Though the few shark attacks that have occurred south of Point Conception have been in other counties, Lowe says that he can understand the desire for local consensus on policy.

“In Hawaii, for instance, we trained lifeguards and helped them develop procedures based on things like the size of the shark, whether it appears to be aggressive and whether there have been indications that people or animals have actually been bitten,” he says.

“So at this symposium, we’ll be talking about what can be done, whether to close the beaches or post notices or just pass the word to other lifeguards. And some areas may already have some of those policies in place.”

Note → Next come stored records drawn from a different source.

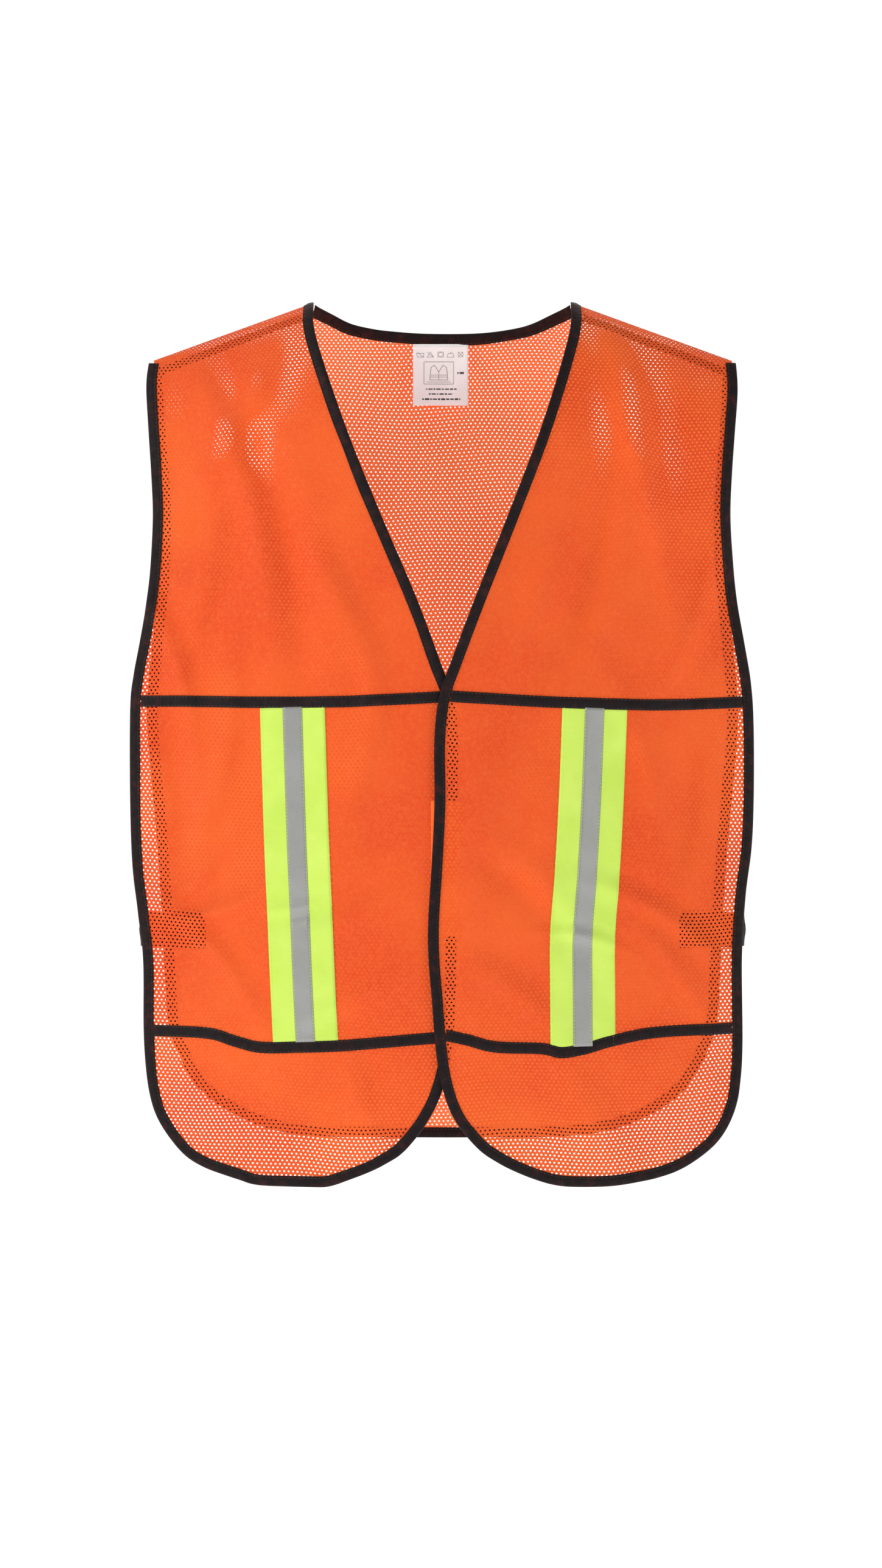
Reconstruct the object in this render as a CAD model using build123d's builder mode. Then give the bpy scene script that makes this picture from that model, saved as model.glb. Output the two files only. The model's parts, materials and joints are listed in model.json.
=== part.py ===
from build123d import *

import os
from math import sqrt

os.makedirs("parts", exist_ok=True)

# A sleeveless mesh safety vest in millimetres, as it hangs on a wearer's shoulders.
# X runs to the wearer's left, which is the viewer's right. -Y is the front, +Z is up.
# The origin is midway between the two neck points, at the height of the shoulder seams.
# Sketches measure heights from the front hem. "Right" and "left" are as the viewer sees them.

# Body of the vest
neck_height = 696.0        # front hem up to the shoulder seam at the neck
neck_half = 102.0          # centre to the neck end of a shoulder seam
tip_half = 233.0           # centre to the outer end of a shoulder seam
shoulder_drop = 47.0       # fall of a shoulder seam from neck to tip
side_depth = 22.0          # side edge of either half to the middle plane
front_crown = 73.0         # extra depth of the front over the chest
back_crown = 53.0          # extra depth of the back
front_arch = 150.0         # height over which the front rounds over the shoulder
back_arch = 120.0          # the same for the back

# Outline of a front, as seen from the front
chest_half = 246.0         # half width at the widest place
chest_height = 372.0
below_chest_height = 290.0
arm_half = 227.0           # half width at the narrowest place of the armhole
arm_height = 523.0
waist_half = 235.0         # half width just above the hem corner
waist_height = 174.0
side_corner_width = 102.0  # rounded outer hem corner
side_corner_height = 74.0
front_corner_width = 100.0 # rounded hem corner at the closure
front_corner_height = 130.0
vee_height = 387.0         # height at which the two neck edges cross
vee_slope = 0.335          # how far a neck edge leans out for each millimetre up, low down
neck_low = (23.5, 457.0)   # two places that a neck edge passes on its way up
neck_high = (76.0, 592.0)
lap_width = 19.0           # width of cloth that laps at the closure
lap_centre = 2.5

# Outline of the back
back_chest_half = 237.0
back_low_half = 231.0
back_waist_half = 223.0
back_waist_height = 128.0
back_hem_height = 24.0
back_corner_width = 112.0
back_corner_height = 86.0
back_neck_height = 677.0   # top of the collar edge at the middle of the back
back_neck_flat = 50.0      # half width of its nearly level middle

# Cloth and trimmings
mesh_thickness = 0.7
binding_flap = 0.5         # one face of the folded edge binding
binding_width = 8.0
edge_cover = 1.0           # binding beyond the cut edge of the mesh
cross_tape_height = 8.8
cross_tape_thickness = 0.5
chest_tape_height = 378.0
waist_tape_height = 111.0
tape_width = 51.0
tape_thickness = 0.4
tape_top_centre = 118.0    # middle of a front colour tape at its top end
tape_foot_centre = 108.0
back_tape_top_centre = 109.0
back_tape_foot_centre = 103.0
silver_width = 15.0
silver_thickness = 0.2
seam_gap = 0.3             # gap between trimmings that meet end to end
seam_tape_width = 14.0
seam_tape_thickness = 0.5
seam_tape_gap = 1.5        # from the end of the seam tape to the armhole binding

# Closure
strip_width = 20.0
strip_length = 105.0
strip_foot_height = 195.0
strip_thickness = 0.8
closure_gap = 0.3          # left between the two strips of the closure
lift_start = 18.0          # the upper front is lifted up to here
lift_end = 62.0            # and lies on the common surface from here

# Fold along which a front opens, from the neck edge down to the side
fold_top = (84.0, 622.0)
fold_foot = (236.0, 165.0)
fold_gap = 1.0

# Side elastics
elastic_width = 26.0
elastic_thickness = 1.2
elastic_height = 200.0     # middle of the strap
elastic_tab = 50.0         # length sewn inside a front
elastic_back_tab = 30.0    # length sewn inside the back
elastic_clearance = 1.0    # from the bindings' inner faces to the strap
elastic_bulge = 5.0        # how far the strap stands out past the side edge

# Care label
label_width = 45.0
label_length = 50.0
label_thickness = 0.4
label_centre = -1.5
label_clearance = 1.5
label_drop = 8.5           # top of the collar edge down to the label's seam

reach = 160.0              # depth of the cutting prisms, past everything
foot = -20.0               # lowest height of the uncut cloth
head = 60.0                # outlines run this far past the shoulder seam
aside = 400.0              # half width of the cutting shapes, past everything

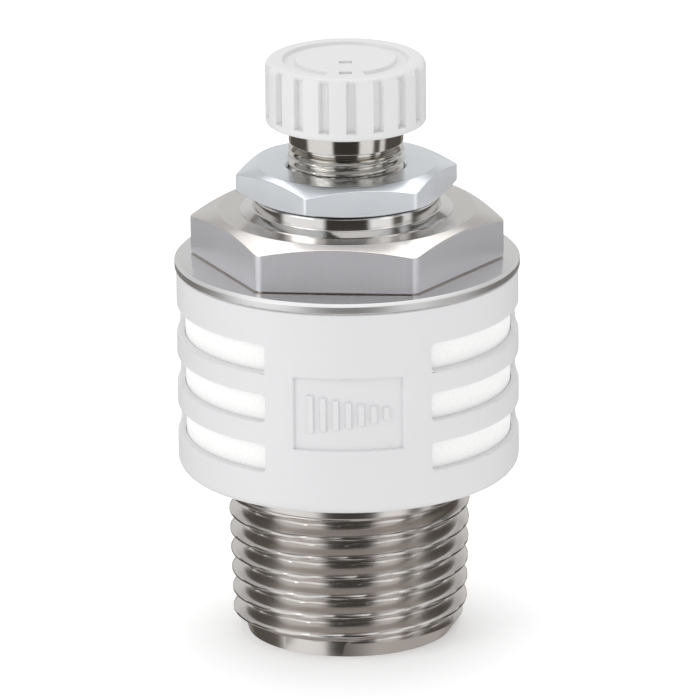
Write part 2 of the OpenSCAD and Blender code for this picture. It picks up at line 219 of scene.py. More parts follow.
def screw_thread():
    """Cuts a right-hand thread into a turned piece. Sizes are in metres; taper is radius over height."""
    group, tree, given = geometry_tree("screw thread", [
        "Pitch", "Depth", "Crest radius", "Crest height", "Taper", "Bottom", "Top", "Run out",
        "Crest width"])
    place = tree.add("GeometryNodeInputPosition")
    xyz = tree.add("ShaderNodeSeparateXYZ", inputs={0: place})
    x, y, z = xyz["X"], xyz["Y"], xyz["Z"]
    radius = (x * x + y * y).math("SQRT")
    turn = y.math("ARCTAN2", x) / (2 * pi)
    along = (z - given["Crest height"]) / given["Pitch"] - turn
    # 0 on a crest, 1 in the middle of a root
    saw = (along - along.math("FLOOR")) * 2 - 1
    height = 1 - saw.math("ABSOLUTE")
    flank = ((height - given["Crest width"]) / (1 - 2 * given["Crest width"])).math("ADD", 0, clamp=True)
    soft = flank * flank * (3 - 2 * flank)
    cut = flank * 0.55 + soft * 0.45
    above = ((z - given["Bottom"]) / given["Run out"]).math("ADD", 0, clamp=True)
    below = ((given["Top"] - z) / given["Run out"]).math("ADD", 0, clamp=True)
    crest = given["Crest radius"] + z * given["Taper"]
    threaded = crest - given["Depth"] * cut * above * below
    lower = radius.math("MINIMUM", threaded)
    inside = z.math("GREATER_THAN", given["Bottom"]) * z.math("LESS_THAN", given["Top"])
    outer = radius.math("GREATER_THAN", threaded - given["Depth"] * 1.2)
    scale = 1 + (lower / radius - 1) * inside * outer
    moved = tree.add("ShaderNodeCombineXYZ", inputs={0: x * scale, 1: y * scale, 2: z})
    shaped = tree.add("GeometryNodeSetPosition", inputs={"Geometry": given["Geometry"], "Position": moved})
    close_tree(tree, given, shaped)
    return group


def round_holes():
    """Drills a ring of radial holes through a piece."""
    group, tree, given = geometry_tree("round holes", ["Count", "Height", "Radius", "Reach"])
    spots = tree.add("GeometryNodeMeshCircle", inputs={
        "Vertices": given["Count"], "Radius": given["Reach"]})
    drill = tree.add("GeometryNodeMeshCylinder", inputs={
        "Vertices": 32, "Radius": given["Radius"], "Depth": given["Reach"]})
    tangent = tree.add("GeometryNodeInputPosition")
    turned = tree.add("FunctionNodeAlignRotationToVector", {"axis": "Z"}, {"Vector": tangent})
    drills = tree.add("GeometryNodeInstanceOnPoints", inputs={
        "Points": spots, "Instance": drill, "Rotation": turned})
    lift = tree.add("ShaderNodeCombineXYZ", inputs={2: given["Height"]})
    raised = tree.add("GeometryNodeTransform", inputs={"Geometry": drills, "Translation": lift})
    half_step = tree.add("ShaderNodeCombineXYZ", inputs={2: pi / given["Count"]})
    raised = tree.add("GeometryNodeTransform", inputs={"Geometry": raised, "Rotation": half_step})
    solid = tree.add("GeometryNodeRealizeInstances", inputs={"Geometry": raised})
    bored = tree.add("GeometryNodeMeshBoolean", {"operation": "DIFFERENCE", "solver": "EXACT"},
                     {"Mesh 1": given["Geometry"], "Mesh 2": solid})
    close_tree(tree, given, bored)
    return group


def finish(name, colour, roughness, metallic=0.0, specular=0.5):
    """A new material: its tree, its shader, and where a point is on the piece, in millimetres."""
    material = bpy.data.materials.new(name)
    material.use_nodes = True
    material.node_tree.nodes.clear()
    tree = Tree(material.node_tree)
    shader = tree.add("ShaderNodeBsdfPrincipled", inputs={
        "Base Color": (*colour, 1), "Roughness": roughness, "Metallic": metallic,
        "Specular IOR Level": specular})
    tree.add("ShaderNodeOutputMaterial", inputs={"Surface": shader})
    spot = tree.add("ShaderNodeTexCoord")["Object"]
    where = tree.add("ShaderNodeVectorMath", {"operation": "SCALE"}, {0: spot, "Scale": 1 / MM})
    return material, tree, shader.socket.node, where


def feed(tree, node, socket, value):
    tree.tree.links.new(value.socket, node.inputs[socket])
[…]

Dan Murphy, ocean lifeguard specialist for the Los Angeles County Fire Department’s Lifeguard Division, notes that local beaches fall into a variety of jurisdictions. Most are guarded by the county, but some have state or local personnel guarding the waves.

In years past, lifeguards say, the lack of a single local policy on great whites hasn’t mattered much because so few attacks happened. Baby great whites, they say, have been known to cruise right under a surfer and pose no danger.

“But that’s not to say that one of those might not take a left turn one day and chomp a stand-up paddler,” says Lifeguard Capt. Kyle Daniels, who notes that San Diego has a well-developed response policy for shark sightings. “Outside Santa Monica Bay, I’ve seen sharks eating sea lions—not at highly populated beaches, but still.”

Tom Ford, director of marine programs at the Santa Monica Bay Restoration Commission, says it is important for coastal stakeholders to educate each other as they learn more about co-existing with an important predator.

“This isn’t some scene out of ‘Jaws,’ ” he said. “These animals are part of a healthy environment and we want them to go through the course of their day without any harm to their natural movement.”